Neil went to college at Oberlin. My boyfriend brought back reports that he had run into him while touring the Ohio campus. He waxed awe-struck. Neil was the picture of a young man as an artist. Dressed in black. Prolific through the wee hours of the morning. The brand of cigarettes he smoked was impossibly cool.

Neil moved to New York and pursued the life you might imagine. Trips to third world countries. Drugs and drinking and profligacy - but never too much. As a writer he tried everything both 100% and as an observer. He took in each experience, held it against his cheek like tobacco. Felt its tingle. Spit.

Apart from his writing I don't know what kind of adult Neil became, although I feel justified in saying that it was something impossibly cool. What I imagine, from knowing him ten plus years ago and from reading his missives recently, is that he lived life head-on.

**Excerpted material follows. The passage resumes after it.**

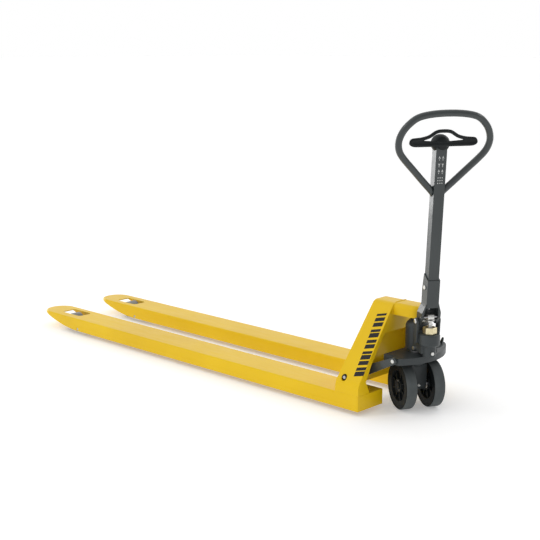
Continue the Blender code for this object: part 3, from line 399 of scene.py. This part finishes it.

This is what Neil wrote recently about boxing:

Training twice a day can be exhausting, like my body’s held together by naproxen and Tiger Balm. But this seems like the only way it can be right now.  Sometimes I feel like I'm bored by everything but training, or else emotionally overwhelmed by it; other times I feel like if I'm exhausted and in pain, then this can't be a vacation, which is good, because a two-month vacation would be frivolous.  Because if this is a vacation, then I would feel pressure to be having fun.  I would be on a failed fucking vacation, which is the most depressing thing I can imagine.  

But it goes deeper than that, for sure.  A couple people have asked me about what it is I like about boxing... ...In boxing, even failure is something that you can hold on to.

If we can say one beautiful perfect thing about a disgusting and terrible tragedy, it's that Neil wasn't waiting on the rest of us to start living. He was effing doing it. Life doesn't make sense. It's beautiful and crappy. Sometimes it feels like it's going on unbearably long, and then it ends far too abruptly. But however it goes, you live it damnit. You live the shit out of it.

The following quote is attributed to Marvis Leyrer.

Life's journey is not to arrive at the grave safely, in a well preserved body, but rather to skid in sideways, totally worn out, shouting "Holy shit, what a ride!"